The issue is that we rely on "actually important"[1] CHI_TETRAHEDRAL atoms to get populated with CIP codes in the code above. But 1,4-disubstituted cyclohexane doesn't get CIP codes assigned (because I think the CIP model simply doesn't handle it). This would be handled gracefully if the stereochemistry in our object model were defined as CW/CCW at the stereo atoms (directly analagous to @ signs in SMILES), or cis/trans for the relative configurations of its stereocenters.

I'm pretty sure the CIP stereo conversion is the root cause here. If I just shift a substituent so it becomes 1,3-disubsituted cyclohexane, then things are fine again:

image

from rdkit import Chem
rdmol = Chem.MolFromSmiles("[C@@H]1(Cl)C[C@H](F)CCC1")  
rdmol = Chem.AddHs(rdmol, addCoords=True)
Chem.SanitizeMol(
    rdmol,
    (
        Chem.SANITIZE_ALL
        ^ Chem.SANITIZE_SETAROMATICITY
        ^ Chem.SANITIZE_ADJUSTHS
        ^ Chem.SANITIZE_CLEANUPCHIRALITY
        ^ Chem.SANITIZE_KEKULIZE
    ),
)
Chem.Kekulize(rdmol)
Chem.AssignStereochemistry(rdmol, cleanIt=False)
for rda in rdmol.GetAtoms(): 
    #print(rda.GetPropsAsDict()) # Uncomment to get more info
    print(rda.GetChiralTag())
    if rda.HasProp("_CIPCode"):
        print(rda.GetProp("_CIPCode"))

print(Chem.MolToInchiKey(rdmol))

CHI_TETRAHEDRAL_CCW S CHI_UNSPECIFIED CHI_UNSPECIFIED CHI_TETRAHEDRAL_CCW R CHI_UNSPECIFIED CHI_UNSPECIFIED CHI_UNSPECIFIED CHI_UNSPECIFIED CHI_UNSPECIFIED CHI_UNSPECIFIED CHI_UNSPECIFIED CHI_UNSPECIFIED CHI_UNSPECIFIED CHI_UNSPECIFIED CHI_UNSPECIFIED CHI_UNSPECIFIED CHI_UNSPECIFIED CHI_UNSPECIFIED GANUWPARZHDFHA-NTSWFWBYSA-N

We see that for each chiral center, a CIP code is also printed.

So unfortunately, I think the real problem here is that we made a bad choice with our object model.
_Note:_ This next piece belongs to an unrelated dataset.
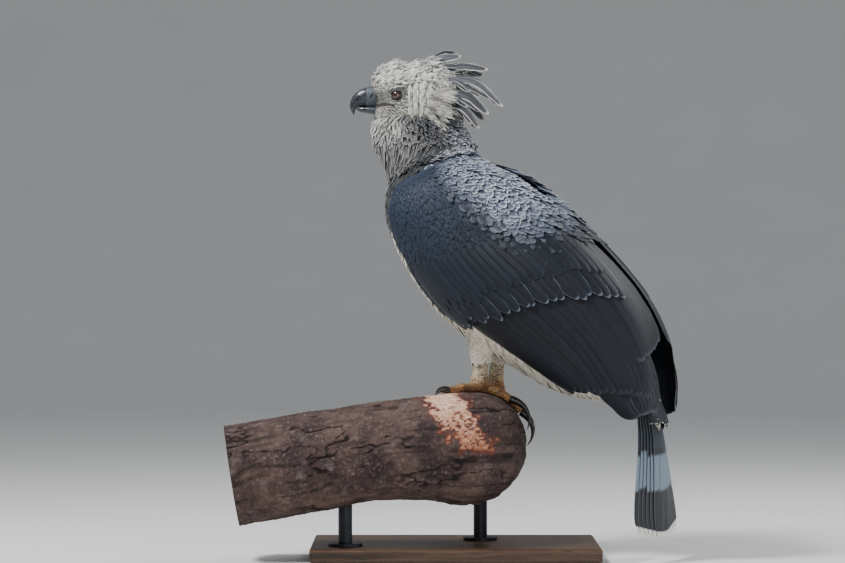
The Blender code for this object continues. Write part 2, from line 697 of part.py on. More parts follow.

This is a real bug, but I can't think of a way to fix it short of a fairly extensive refactor.

[1] You might say "well, why not just require all chiral atoms to be S or R?", but "actually important stereochemistry" is a key term here. We've encountered cases where inputs have overdefined stereo, where nonchiral atoms have stereo assigned for some reason (#146), and misclassifying those can also break downstream machinery. So we let RDKit "take the wheel" to some extent and discard stereo that it doesn't like.
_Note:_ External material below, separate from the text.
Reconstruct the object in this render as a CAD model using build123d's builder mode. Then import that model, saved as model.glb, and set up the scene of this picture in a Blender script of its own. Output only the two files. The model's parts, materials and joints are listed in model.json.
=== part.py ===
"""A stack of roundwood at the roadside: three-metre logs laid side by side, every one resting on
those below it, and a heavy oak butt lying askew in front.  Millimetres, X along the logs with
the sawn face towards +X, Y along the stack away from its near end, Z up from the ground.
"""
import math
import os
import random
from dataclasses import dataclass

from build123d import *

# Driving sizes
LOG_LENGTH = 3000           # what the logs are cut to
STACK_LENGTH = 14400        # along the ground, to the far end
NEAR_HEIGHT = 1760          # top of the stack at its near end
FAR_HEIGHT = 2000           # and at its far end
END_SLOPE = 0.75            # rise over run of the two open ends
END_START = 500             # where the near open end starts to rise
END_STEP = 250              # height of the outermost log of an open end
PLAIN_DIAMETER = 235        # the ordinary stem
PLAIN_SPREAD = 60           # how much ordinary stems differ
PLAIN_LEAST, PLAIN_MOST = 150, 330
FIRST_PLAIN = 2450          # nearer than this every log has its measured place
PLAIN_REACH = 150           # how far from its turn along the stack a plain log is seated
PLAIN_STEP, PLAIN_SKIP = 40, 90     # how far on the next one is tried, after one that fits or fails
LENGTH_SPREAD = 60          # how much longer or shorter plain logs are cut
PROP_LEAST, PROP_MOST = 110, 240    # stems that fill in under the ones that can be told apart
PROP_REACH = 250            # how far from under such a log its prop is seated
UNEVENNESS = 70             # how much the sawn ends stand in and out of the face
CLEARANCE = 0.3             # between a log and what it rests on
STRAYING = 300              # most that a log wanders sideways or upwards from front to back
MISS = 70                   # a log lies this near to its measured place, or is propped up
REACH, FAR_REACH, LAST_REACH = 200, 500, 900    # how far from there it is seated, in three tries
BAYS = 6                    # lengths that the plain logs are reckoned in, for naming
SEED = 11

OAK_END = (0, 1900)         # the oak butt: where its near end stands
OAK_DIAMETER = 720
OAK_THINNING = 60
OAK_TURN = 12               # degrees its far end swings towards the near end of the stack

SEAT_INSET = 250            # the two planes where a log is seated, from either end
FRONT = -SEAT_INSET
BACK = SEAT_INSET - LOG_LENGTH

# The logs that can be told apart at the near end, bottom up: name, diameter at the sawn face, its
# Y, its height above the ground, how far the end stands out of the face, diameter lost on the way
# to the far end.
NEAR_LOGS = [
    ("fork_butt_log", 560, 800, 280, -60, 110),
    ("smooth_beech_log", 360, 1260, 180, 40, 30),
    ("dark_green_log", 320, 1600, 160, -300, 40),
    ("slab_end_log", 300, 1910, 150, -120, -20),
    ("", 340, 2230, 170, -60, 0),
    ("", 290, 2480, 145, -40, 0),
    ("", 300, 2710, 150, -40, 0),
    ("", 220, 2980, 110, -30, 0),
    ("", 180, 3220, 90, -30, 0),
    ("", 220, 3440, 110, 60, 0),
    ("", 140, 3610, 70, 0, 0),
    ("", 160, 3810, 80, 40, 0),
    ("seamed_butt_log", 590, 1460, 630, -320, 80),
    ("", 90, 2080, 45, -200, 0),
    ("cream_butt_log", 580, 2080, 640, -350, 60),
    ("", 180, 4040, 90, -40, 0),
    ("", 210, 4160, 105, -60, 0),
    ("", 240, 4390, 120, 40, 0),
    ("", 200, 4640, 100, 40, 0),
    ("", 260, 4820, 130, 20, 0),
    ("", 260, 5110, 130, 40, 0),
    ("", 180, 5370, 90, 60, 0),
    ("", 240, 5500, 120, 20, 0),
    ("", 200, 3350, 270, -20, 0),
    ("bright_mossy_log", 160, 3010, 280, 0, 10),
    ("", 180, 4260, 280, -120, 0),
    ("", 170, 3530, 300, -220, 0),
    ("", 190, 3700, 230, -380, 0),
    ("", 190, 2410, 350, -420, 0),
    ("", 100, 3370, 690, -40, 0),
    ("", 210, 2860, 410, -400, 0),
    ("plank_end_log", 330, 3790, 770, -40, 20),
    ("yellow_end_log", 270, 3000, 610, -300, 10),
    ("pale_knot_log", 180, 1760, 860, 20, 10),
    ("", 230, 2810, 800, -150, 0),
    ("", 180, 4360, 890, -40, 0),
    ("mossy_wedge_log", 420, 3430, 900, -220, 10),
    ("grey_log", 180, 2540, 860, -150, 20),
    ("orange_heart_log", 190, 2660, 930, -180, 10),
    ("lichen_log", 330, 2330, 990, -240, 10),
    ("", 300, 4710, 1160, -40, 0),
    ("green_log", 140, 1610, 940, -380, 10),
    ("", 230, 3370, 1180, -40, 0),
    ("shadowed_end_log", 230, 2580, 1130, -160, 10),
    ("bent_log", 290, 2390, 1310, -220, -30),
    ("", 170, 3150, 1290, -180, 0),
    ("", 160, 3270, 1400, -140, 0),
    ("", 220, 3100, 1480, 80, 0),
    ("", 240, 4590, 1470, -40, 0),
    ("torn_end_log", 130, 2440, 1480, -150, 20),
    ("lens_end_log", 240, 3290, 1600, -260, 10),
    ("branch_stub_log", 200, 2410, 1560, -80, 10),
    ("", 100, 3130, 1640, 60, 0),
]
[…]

mjw99 commented 2 years ago

Dear Jeff, I thank you for your extensive analysis here and looking into this; I really appreciate the details.

I will attempt the RDKit workaround for the moment; initially I had been using the InChIKey as a unique director name identifier in a workflow.

j-wags commented 2 years ago

So, actually I'm wrong. Some searching turned up that the CIP rules can handle this using a concept called "pseudoasymmetry", it's just that the underlying logic is manifestation of my nightmares. But long story short, CIP stereochem may be able to handle this molecule, it's just that the chiral centers should get lowercase letters instead of upper case (r/s instead of R/S), and maybe not all of them need to be defined. I'll look into whether RDKit/OpenEye can provide these.

j-wags commented 2 years ago

I've started a discussion on the RDKit board here: https://github.com/rdkit/rdkit/discussions/4731

j-wags commented 2 years ago

Per the discussion above, it looks like a new feature in RDKit CAN handle this.

I'll start poking around in OpenEye as well. One hint is the yellow warning in the Omega docs that ring stereo may not be respected.